Yes, it's imperfect. Sorry, but life is hard.

The alternative is not blocking some of the things you don't recognize. That's not merely attack surface, it's willfully giving attackers a window of opportunity.

"Hmm, this looks unusual. It doesn't look like anything I've seen before. We should let it pass."

> All I need is one good counterexample.

The caution against trying to enumerate badness is obviously not some sort of mathematical or logical law. This is heuristic based on several decades of experience. I don't give a damn if you can find a few places where the heuristic doesn't apply; history shows what has worked and what hasn't.

> spam

Not a security concern. This is about properly handling input data, not the admin or user policy of what happens to properly formatted data after it is successfully recognized (i.e. as an email, possibly with an attachment).

The same goes for "safe browsing". Which site to visit is the domain of admin policy or user request. The parsing of the data should be whitelisted by a defined grammar (which may not be a w3c/whatwg grammar).

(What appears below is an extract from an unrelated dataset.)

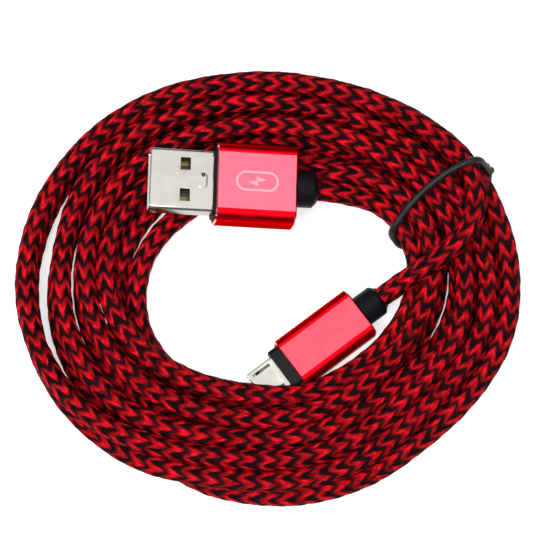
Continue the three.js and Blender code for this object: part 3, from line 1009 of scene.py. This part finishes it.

> You often don't have good (or any) information about whether a given instance of a thing is malicious or not.

Correct. Which is why trying to maintaining a blacklist of bad things ("enumerating badness") is destined to fail. Thank you for making my point for me.

Again, what we do know is what the software you're writing can handle. You seem to be advocating that we should accept data when it is known that it isn't handled properly. That's choosing to have at best a bug, at worst a security hole.

> have the handler be responsible for malicious input.

I'm really not concerned with your implementation details, though I do strongly recommend formally recognizing your input up front, because scattering the parsing around in different modules is extremely difficult to verify. It may be annoying to use a parser generator like yacc/bison, but the do allow you to prove that your input is a valid grammar.

If you want to pass the handling off to another module that may support other URL schemes - that also properly rejects anything it cannot handle - then write that into your grammar. As I've said all along, this is about strongly defining what your accept. If your code accept many different URL schema, then define it that way and validate the input against that definition.

If you haven't, you should really watch the talk I linked to initially.

zrm · on Sept 14, 2016

> Which is why trying to maintaining a blacklist of bad things ("enumerating badness") is destined to fail.

Unfortunately it's also why "enumerating goodness" is destined to fail. It's like the instructions for securing a computer: Dig a deep hole, put the computer in the hole, throw a live grenade in the hole, and now the computer is secure.

It's not enough to be secure, it also has to do the thing the user wants it to do. If it doesn't then the users (and developers who are after the users' patronage) will figure out how to make it happen anyway, which means bypassing your validation one way or another.

The flaw is in the assumption that immediately denying something the user wants is more secure than not immediately denying something the user doesn't want, which is flawed because of the second order effects.

If the thing you put in front of Alice to prevent Mallory from sending bad things also prevents Bob from sending good things, Alice and Bob are going regard your validation as adversarial and get together to devise an alternate encoding for arbitrary data that will pass your validation. Which information theory says they can always do at the cost of some space inefficiency. But as soon as Alice starts accepting unvalidated data using that encoding method, it allows Mallory to send malicious data to Alice that will pass your validation.

The solution is to do validation as soon as possible but no sooner. If you don't know what something is but it could be valid, you have to let it go so that the thing downstream which actually does know can make that determination itself.

I mean I get how we got here. Some things that should be doing validation don't do it well or at all, and then people try to put validation in front of them to make up for it. But if you do that and reject something the endpoint wants (or you're e.g. stubbornly enforcing an older protocol version) then new endpoint code is going to pay the cost of encoding around you, which is expensive in efficiency and complexity and deprives you of the ability to do the validation you are equipped to do.

If the downstream code isn't doing validation correctly then it has to be fixed where it is.

> If you haven't, you should really watch the talk I linked to initially.

I don't think anything I'm saying is strongly in conflict with it. You can validate against a grammar and still treat part of the data as a black box. Obvious example is validating an IP packet without assuming anything about the payload structure.